The present invention is directed to a duplexing circularly polarized composite antenna comprising at least one pair of radiator elements supporting orthogonal (vertical and horizontal) linear polarization in which one radiator element is adapted to be fed with a signal with a phase difference of 90 relative to the signal fed to the other radiator element and each radiator element transmits and/or receives signals at two different frequencies having orthogonal polarization, one radiator element operating at a first frequency with vertical polarization and a second frequency with horizontal polarization and the other radiator element operating at said first frequency with horizontal polarization and said second frequency with vertical polarization.

The use of circular polarization radiator elements enables simultaneous transmission and reception of two circularly polarized signals having identical polarization mode at different frequencies without mutual interference.

In one embodiment one frequency is used to transmit and the other frequency is used to receive.

In another embodiment of the invention the antenna is adapted to transmit at both frequencies or to receive at both frequencies.

In one embodiment of the invention the composite antenna comprises two pairs of radiator elements.

In accordance with another characteristic of the invention 3 dB hybrid couplers are used to split the feed to the antenna; this makes it possible to obtain two circular polarizations per frequency.

Uncompensated power divider means are advantageously provided in the edge region of the antenna.

In one practical embodiment of the invention the radiator elements are microstrip printed circuit patches and the feed lines are coplanar with the radiator elements; the feed lines are advantageously printed on the same substrate as the patches.

Finally, the feed lines for each frequency may be at different levels which limits the possibility of intermodulation coupling between bands.

Other characteristics and advantages of the invention will emerge from the following description given by way of non-limiting example only and with reference to the appended diagrammatic drawings.

BRIEF DESCRIPTION OF THE DRAWINGS

FIG. 1 shows a pair of radiator elements adapted to provide circular polarization.

FIG. 2 shows two pairs of radiator elements disposed and fed in such a way as to provide circular polarization.

FIG. 3 shows a first embodiment of the invention.

FIG. 4 shows a second embodiment of the invention.

FIG. 5 shows one configuration for forming the antenna of the present invention.

FIG. 6 shows another configuration for forming the present invention.

DESCRIPTION OF THE PREFERRED EMBODIMENTS

The present invention is based on the use of composite or array antennas which comprise at least one pair of orthogonal linear polarization radiator elements, these two radiator elements being disposed relative to each other and fed in such a way as to provide circular polarization; the feed to the two radiator elements in each pair introduces a phase difference of 90 and it is therefore possible to transmit and receive simultaneously without using duplexers.

The possibility of achieving circular polarization using linear polarization radiator elements is described in the article by JOHN HUANG "A technique for an array to generate circular polarization with linearly polarized elements" published in the review "IEEE transactions on antennas and propagation", volume AP-34, No 9 of September 1986. FIGS. 1 through 4 show circularly polarized antennas of this kind.

FIG. 1 shows a first array antenna comprising a single pair of radiating elements the polarization modes of which are coplanar and orthogonal.

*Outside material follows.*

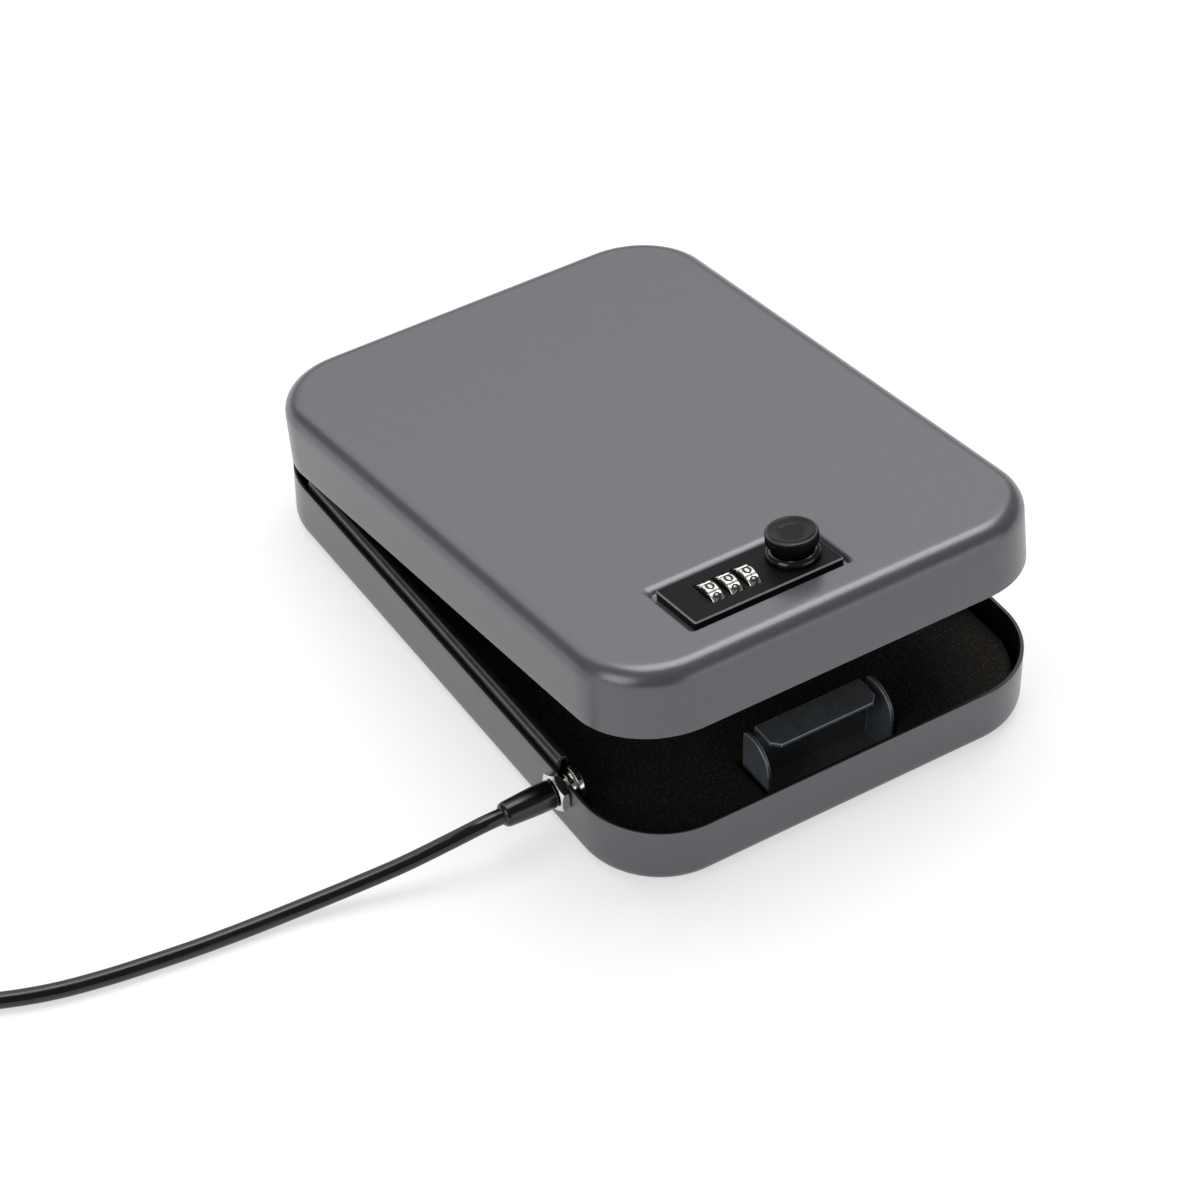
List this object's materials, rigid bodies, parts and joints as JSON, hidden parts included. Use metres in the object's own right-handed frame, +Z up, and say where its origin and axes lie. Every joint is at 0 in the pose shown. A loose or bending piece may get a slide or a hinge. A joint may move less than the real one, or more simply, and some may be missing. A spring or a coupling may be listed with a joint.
{
  "type": "portable car safe",
  "caption": "Low drawn-steel case with a hinged lid, a combination lock let into the lid, foam lining and a coiled security cable held in the tray's side.",
  "frame": {"origin": "centre of the tray's flat underside, on the surface that the safe rests on", "axes": "+Y from the lock at the front to the hinge at the back, +X to the right of someone facing the front, +Z up"},
  "size_m": [0.4473, 0.2599, 0.1004],
  "materials": {
    "grey_powder_coat": "satin, finely textured powder coat",
    "black_rail_paint": "gloss black paint",
    "dark_plated_steel": "dark satin plating with bright sheared edges",
    "bare_steel": "plain zinc-plated steel",
    "liner_foam": "open-cell foam, matt black",
    "black_lock_casting": "semi-gloss black on a zinc casting",
    "black_moulding": "matt moulded plastic",
    "bright_nickel": "bright nickel plate",
    "sleeve_brass": "machined brass",
    "cable_vinyl": "gloss black vinyl over wire rope"
  },
  "bodies": {
    "case": {"tray_shell": "grey_powder_coat", "side_rail_left": "black_rail_paint", "side_rail_right": "black_rail_paint", "latch_strike": "dark_plated_steel", "tray_foam": "liner_foam", "hinge_leaf_tray": "bare_steel", "hinge_pin": "bare_steel", "cable_stud": "bright_nickel", "cable_nut": "bright_nickel", "cable_boot": "cable_vinyl", "cable_lead": "cable_vinyl", "cable_coil": "cable_vinyl", "cable_tail": "cable_vinyl", "cable_ferrule": "bare_steel", "cable_eye": "cable_vinyl"},
    "lid": {"lid_shell": "grey_powder_coat", "hinge_leaf_lid": "bare_steel", "lid_foam": "liner_foam", "lock_housing": "black_lock_casting", "wheel_shaft": "bare_steel", "fence_bar": "bare_steel", "comb_spring": "bare_steel", "knob_bezel": "black_lock_casting", "lock_rear_cover": "black_moulding", "cover_screw_1": "bare_steel", "cover_screw_2": "bare_steel", "cover_screw_3": "bare_steel", "cover_screw_4": "bare_steel"},
    "number_wheel_1": {"number_wheel_1": "bright_nickel", "clutch_sleeve_1": "sleeve_brass"},
    "number_wheel_2": {"number_wheel_2": "bright_nickel", "clutch_sleeve_2": "sleeve_brass"},
    "number_wheel_3": {"number_wheel_3": "bright_nickel", "clutch_sleeve_3": "sleeve_brass"},
    "knob": {"knob": "black_lock_casting", "knob_spindle": "bare_steel", "latch_crank": "bare_steel", "crank_roll_pin": "bare_steel"},
    "latch": {"latch_hook": "bare_steel"},
    "code_lever": {"code_change_lever": "bare_steel"}
  },
  "joints": [
    {"name": "lid_hinge", "type": "hinge", "parent": "case", "child": "lid", "pos_m": [0, 0.1301, 0.0245], "axis": [-1, 0, 0], "range_deg": [-9.4, 158.6]},
    {"name": "knob_turn", "type": "hinge", "parent": "lid", "child": "knob", "pos_m": [-0.0006, -0.08897, 0.09168], "axis": [0, 0.1633, 0.9866], "range_deg": [0, 60]},
    {"name": "latch_slide", "type": "slide", "parent": "lid", "child": "latch", "axis": [0, 0.9866, -0.1633], "range_m": [0, 0.0055]},
    {"name": "wheel_1_turn", "type": "hinge", "parent": "lid", "child": "number_wheel_1", "pos_m": [-0.0344, -0.09028, 0.08379], "axis": [1, 0, 0], "continuous": true},
    {"name": "wheel_2_turn", "type": "hinge", "parent": "lid", "child": "number_wheel_2", "pos_m": [-0.027, -0.09028, 0.08379], "axis": [1, 0, 0], "continuous": true},
    {"name": "wheel_3_turn", "type": "hinge", "parent": "lid", "child": "number_wheel_3", "pos_m": [-0.0196, -0.09028, 0.08379], "axis": [1, 0, 0], "continuous": true},
    {"name": "code_lever_slide", "type": "slide", "parent": "lid", "child": "code_lever", "axis": [1, 0, 0], "range_m": [0, 0.004]}
  ],
  "couplings": [
    {"joint": "knob_turn", "follows": "latch_slide", "rad_per_m": 190.4}
  ]
}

These two elements, which may be in the form of rectangular printed circuit patches 1 and 2, are disposed perpendicularly to each other and fed with a phase difference of 90, a first element 1 being fed with no phase-shift and a second element 2 being with a phase shift of 90.

FIG. 2 shows a set of two pairs of orthogonal polarization radiator elements; the vertical polarization elements or patches 5 and 6 are combined with horizontal polarization patches 3 and 4. The horizontal polarization elements 3 and 4 are excited with a phase difference of 90 relative to the excitation of the vertical polarization elements 5 and 6. Righthand or lefthand circular polarization may be achieved according to the orientation and the phase of the excitation.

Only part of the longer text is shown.